# Dataset content:
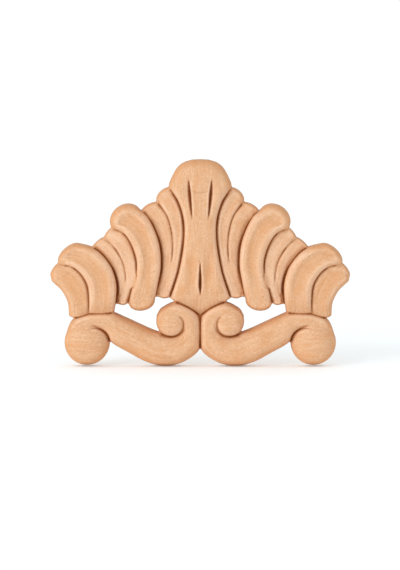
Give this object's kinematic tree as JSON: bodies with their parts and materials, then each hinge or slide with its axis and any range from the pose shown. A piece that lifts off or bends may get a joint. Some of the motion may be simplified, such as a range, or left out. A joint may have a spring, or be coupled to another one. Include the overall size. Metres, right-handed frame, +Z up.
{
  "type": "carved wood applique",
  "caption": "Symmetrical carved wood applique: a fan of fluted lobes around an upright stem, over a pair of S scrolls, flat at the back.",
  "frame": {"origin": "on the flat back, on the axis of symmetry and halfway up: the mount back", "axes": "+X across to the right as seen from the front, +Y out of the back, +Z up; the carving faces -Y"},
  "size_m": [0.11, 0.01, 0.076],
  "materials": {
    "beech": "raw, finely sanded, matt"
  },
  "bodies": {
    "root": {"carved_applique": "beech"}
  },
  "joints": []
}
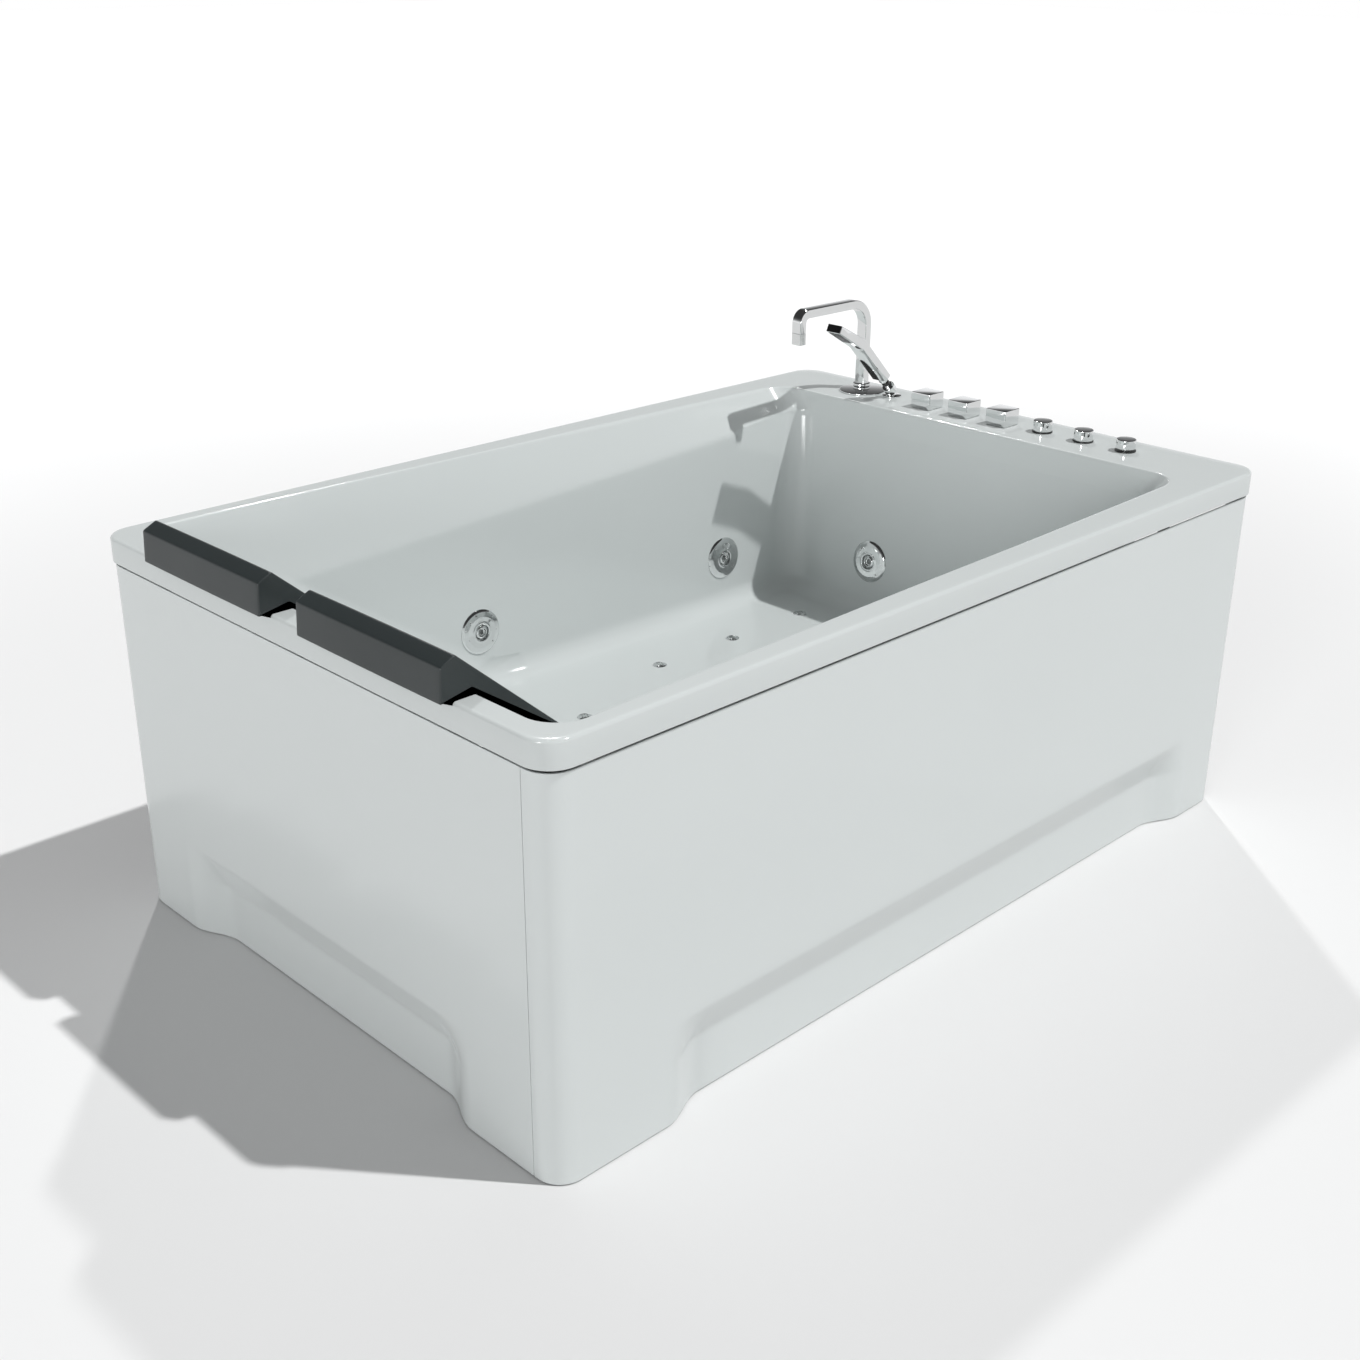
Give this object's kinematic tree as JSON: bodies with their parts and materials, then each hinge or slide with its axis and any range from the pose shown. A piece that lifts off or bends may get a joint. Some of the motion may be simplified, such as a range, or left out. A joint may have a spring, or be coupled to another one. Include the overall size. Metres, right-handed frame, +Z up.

# Task statement:
Every record above needs to be repeated word for word.

# Written response:
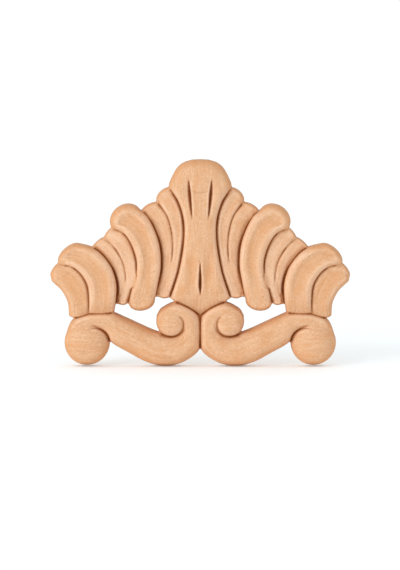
Give this object's kinematic tree as JSON: bodies with their parts and materials, then each hinge or slide with its axis and any range from the pose shown. A piece that lifts off or bends may get a joint. Some of the motion may be simplified, such as a range, or left out. A joint may have a spring, or be coupled to another one. Include the overall size. Metres, right-handed frame, +Z up.
{
  "type": "carved wood applique",
  "caption": "Symmetrical carved wood applique: a fan of fluted lobes around an upright stem, over a pair of S scrolls, flat at the back.",
  "frame": {"origin": "on the flat back, on the axis of symmetry and halfway up: the mount back", "axes": "+X across to the right as seen from the front, +Y out of the back, +Z up; the carving faces -Y"},
  "size_m": [0.11, 0.01, 0.076],
  "materials": {
    "beech": "raw, finely sanded, matt"
  },
  "bodies": {
    "root": {"carved_applique": "beech"}
  },
  "joints": []
}
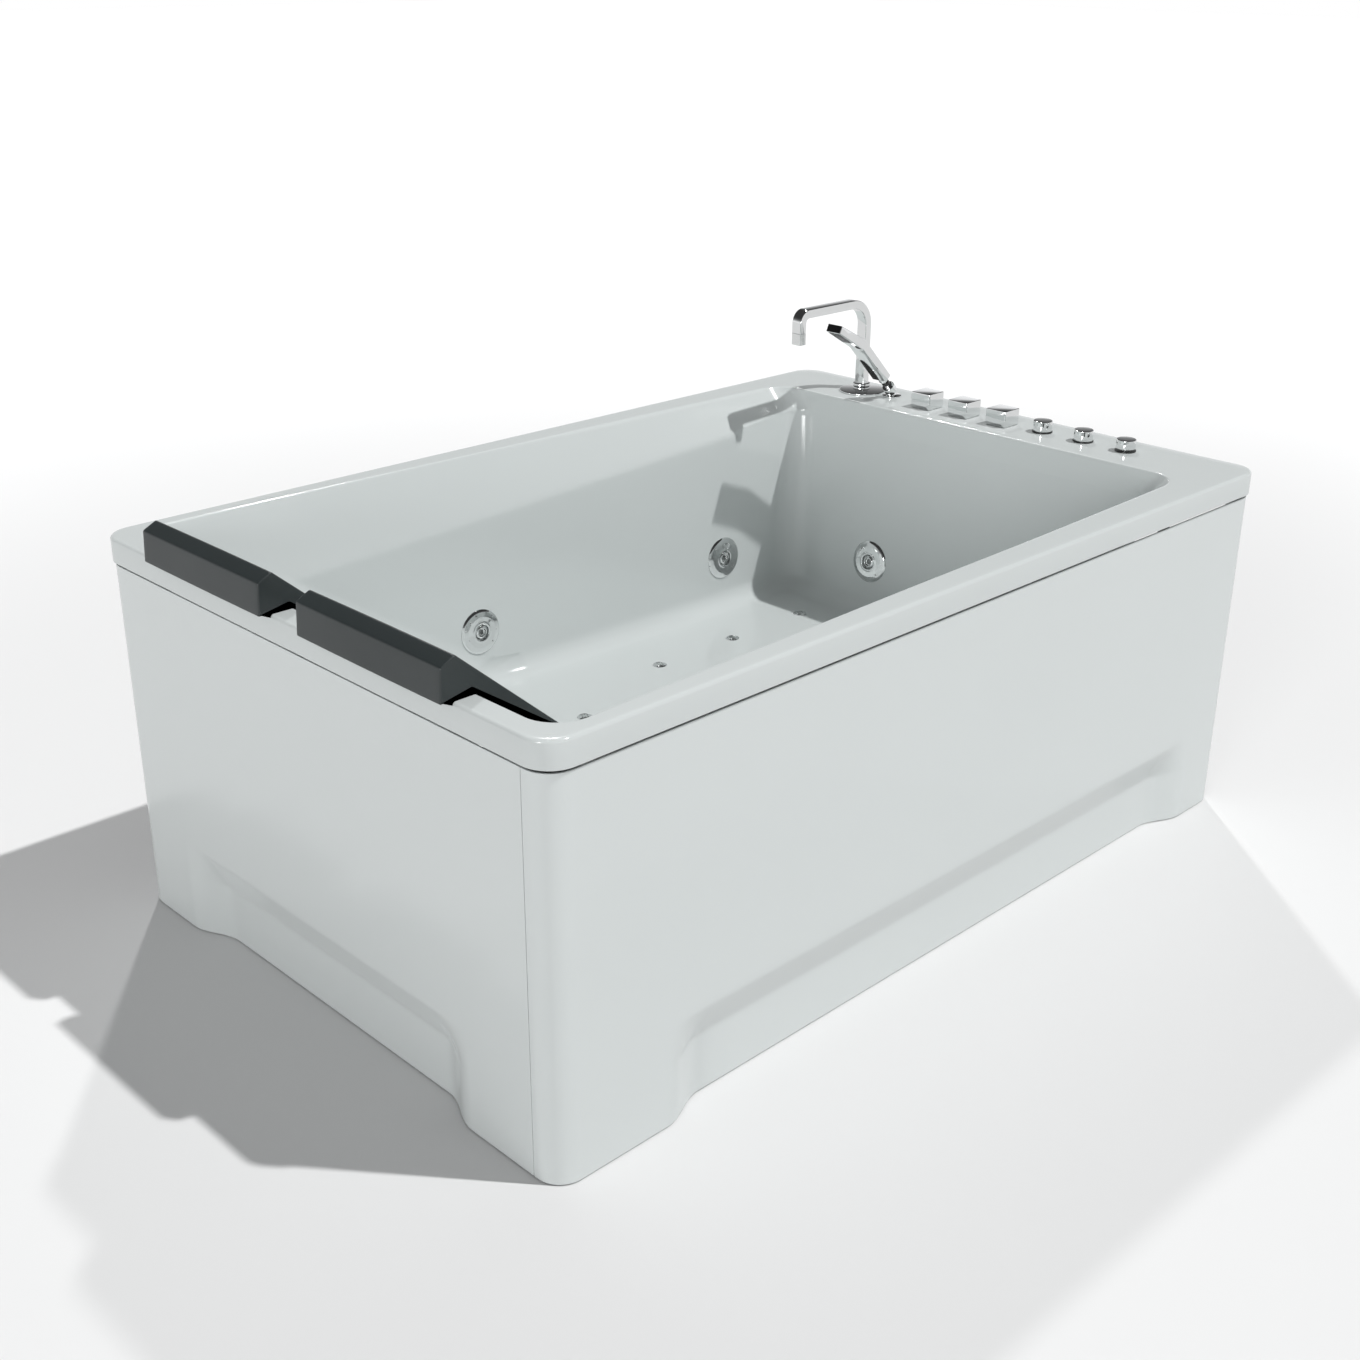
Give this object's kinematic tree as JSON: bodies with their parts and materials, then each hinge or slide with its axis and any range from the pose shown. A piece that lifts off or bends may get a joint. Some of the motion may be simplified, such as a range, or left out. A joint may have a spring, or be coupled to another one. Include the overall size. Metres, right-handed frame, +Z up.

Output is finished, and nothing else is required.